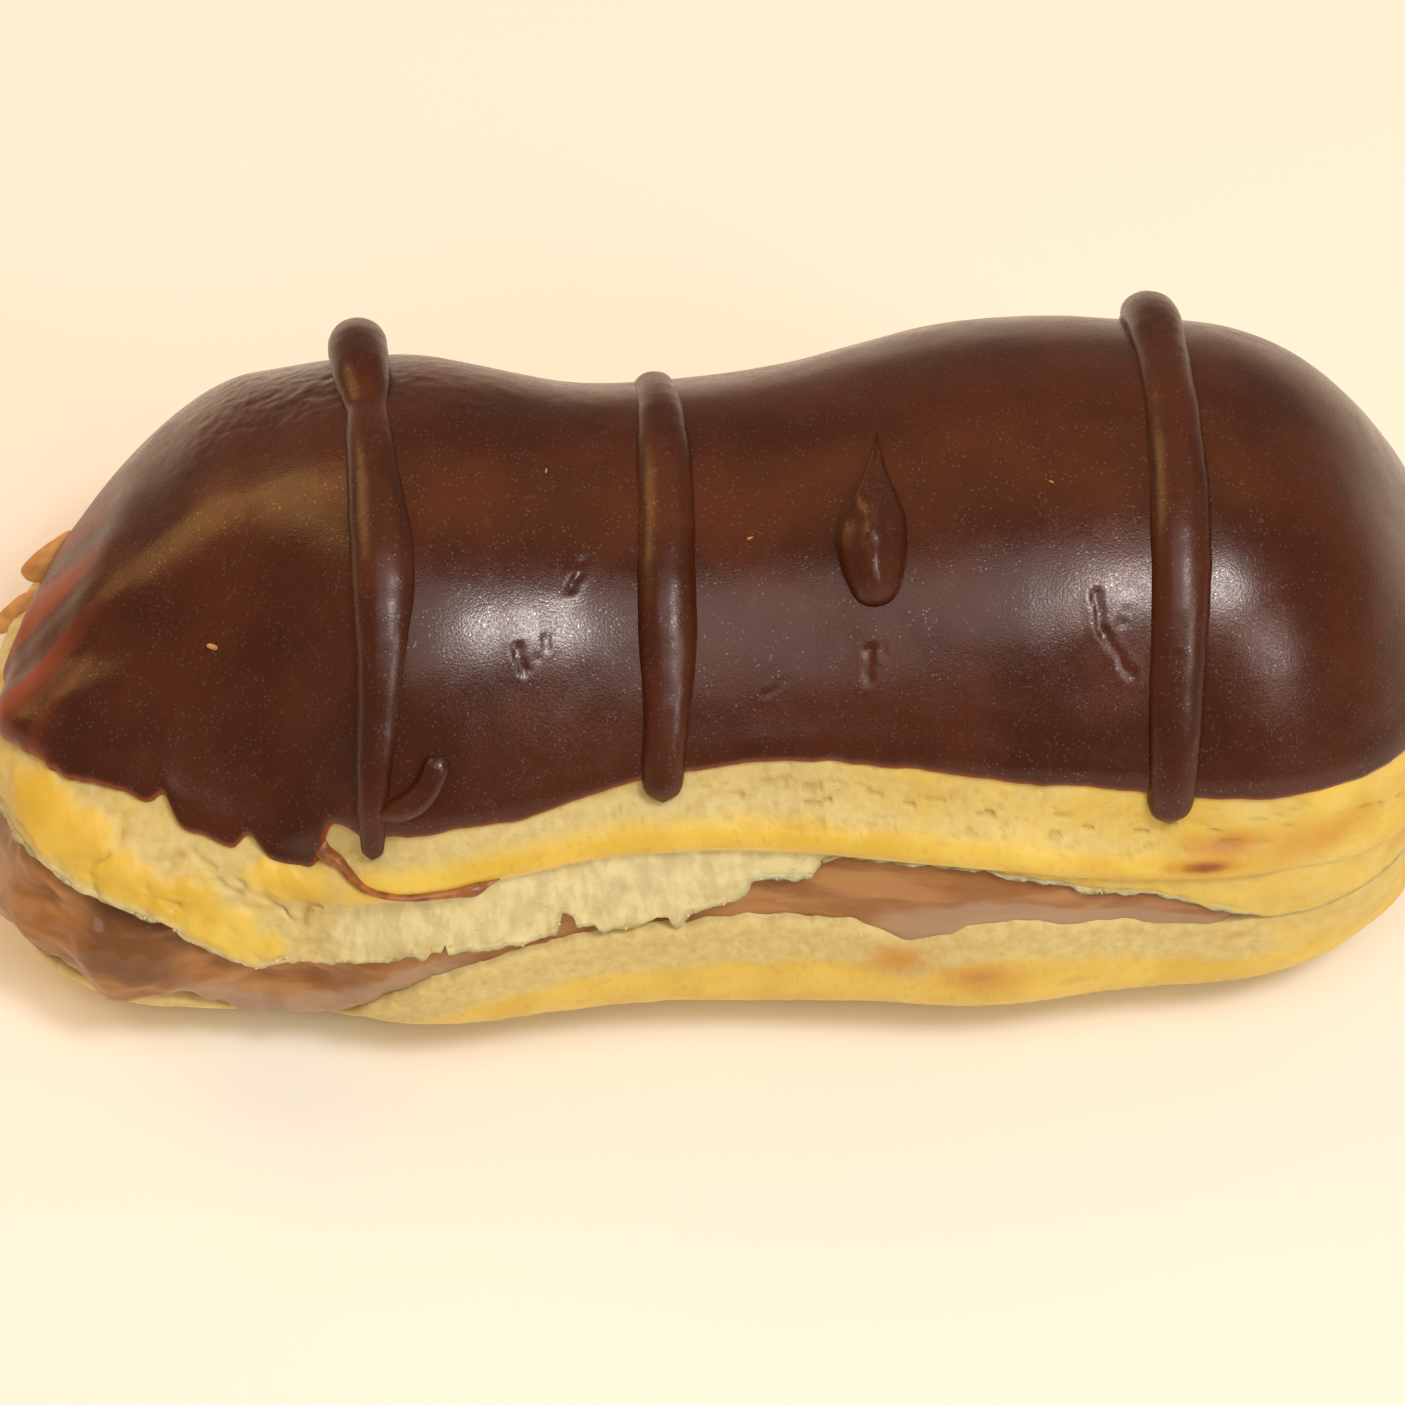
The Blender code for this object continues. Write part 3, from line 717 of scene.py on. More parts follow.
smear = cream_place * np.array([0.35, 0.35, 1.0])
lobes = rough(cream_place, 4.5 * MM, 61, 3) * (0.15 + 0.6 * generous)
#  turn and level of each soft lobe of cream, its width and height in millimetres
BLOBS = (
    (3.815, -0.22, 2.3, 1.5), (3.70, -0.05, 2.0, 0.8), (3.62, -0.12, 2.3, 0.7),
    (3.86, 0.0, 1.4, 0.35), (3.765, -0.3, 1.5, 0.7),
)
for blob_turn, blob_level, wide, tall in BLOBS:
    spot = on_skin((blob_turn, blob_level))[0] * MM
    lobes = lobes + tall * np.exp(-((np.linalg.norm(cream_place - spot, axis=-1) / (wide * MM)) ** 2))
stand = stand + 0.8 * between(from_left, 0.5, 0.75) * closing
stand = stand - 1.6 * (1 - between(from_left, -1.265, -1.05))
stand = stand + lobes + 0.25 * rough(smear, 1.6 * MM, 67, 3) * (0.5 + 0.5 * generous)
outer = cream_place + cream_normal * (stand * MM)[..., None]
inner = []
for t in np.linspace(0, 1, INNER_ROWS):
    z = bottom * (1 - t) + top * t
    ring = skin(CREAM_TURNS, level_at(CREAM_TURNS, z))
    inner.append(ring - unit(outward(CREAM_TURNS, 0.1) * np.array([1, 1, 0])) * 6 * MM)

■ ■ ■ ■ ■

### What to produce
Copy out the material word for word and line for line.

### Expected output
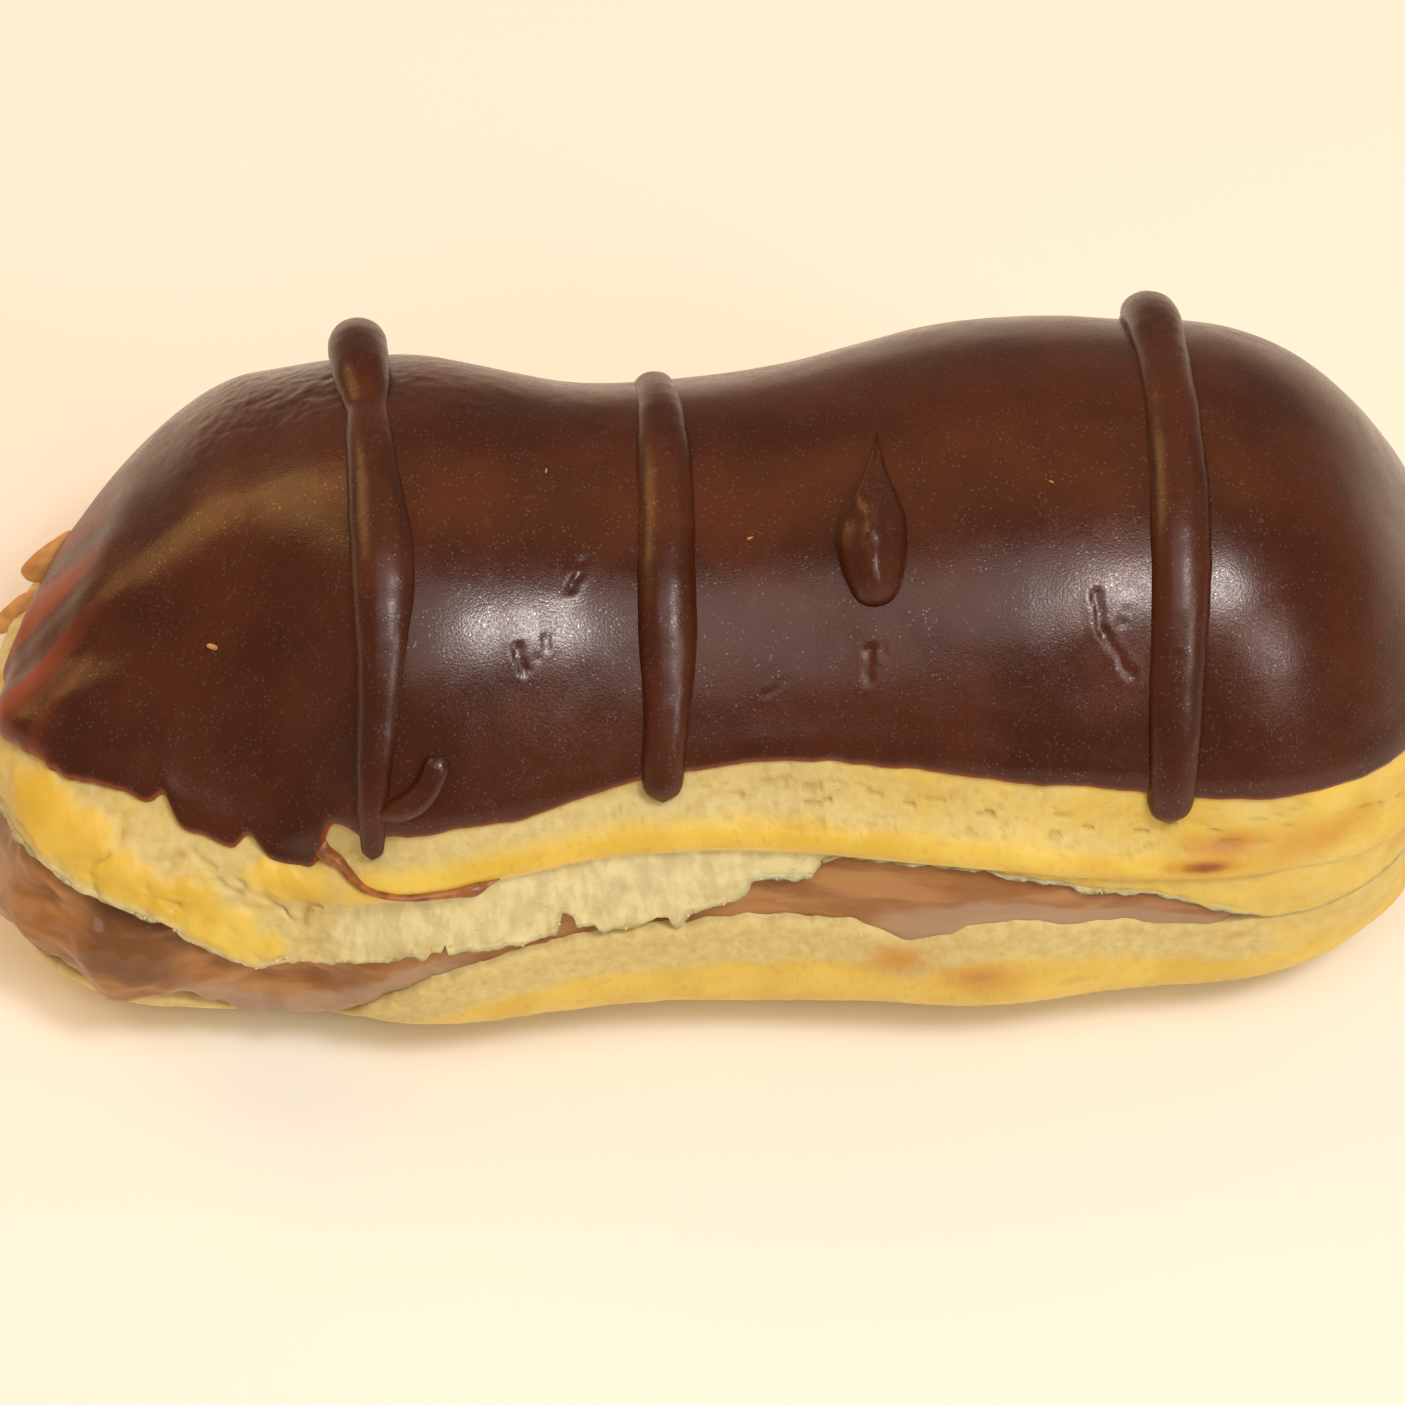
The Blender code for this object continues. Write part 3, from line 717 of scene.py on. More parts follow.
smear = cream_place * np.array([0.35, 0.35, 1.0])
lobes = rough(cream_place, 4.5 * MM, 61, 3) * (0.15 + 0.6 * generous)
#  turn and level of each soft lobe of cream, its width and height in millimetres
BLOBS = (
    (3.815, -0.22, 2.3, 1.5), (3.70, -0.05, 2.0, 0.8), (3.62, -0.12, 2.3, 0.7),
    (3.86, 0.0, 1.4, 0.35), (3.765, -0.3, 1.5, 0.7),
)
for blob_turn, blob_level, wide, tall in BLOBS:
    spot = on_skin((blob_turn, blob_level))[0] * MM
    lobes = lobes + tall * np.exp(-((np.linalg.norm(cream_place - spot, axis=-1) / (wide * MM)) ** 2))
stand = stand + 0.8 * between(from_left, 0.5, 0.75) * closing
stand = stand - 1.6 * (1 - between(from_left, -1.265, -1.05))
stand = stand + lobes + 0.25 * rough(smear, 1.6 * MM, 67, 3) * (0.5 + 0.5 * generous)
outer = cream_place + cream_normal * (stand * MM)[..., None]
inner = []
for t in np.linspace(0, 1, INNER_ROWS):
    z = bottom * (1 - t) + top * t
    ring = skin(CREAM_TURNS, level_at(CREAM_TURNS, z))
    inner.append(ring - unit(outward(CREAM_TURNS, 0.1) * np.array([1, 1, 0])) * 6 * MM)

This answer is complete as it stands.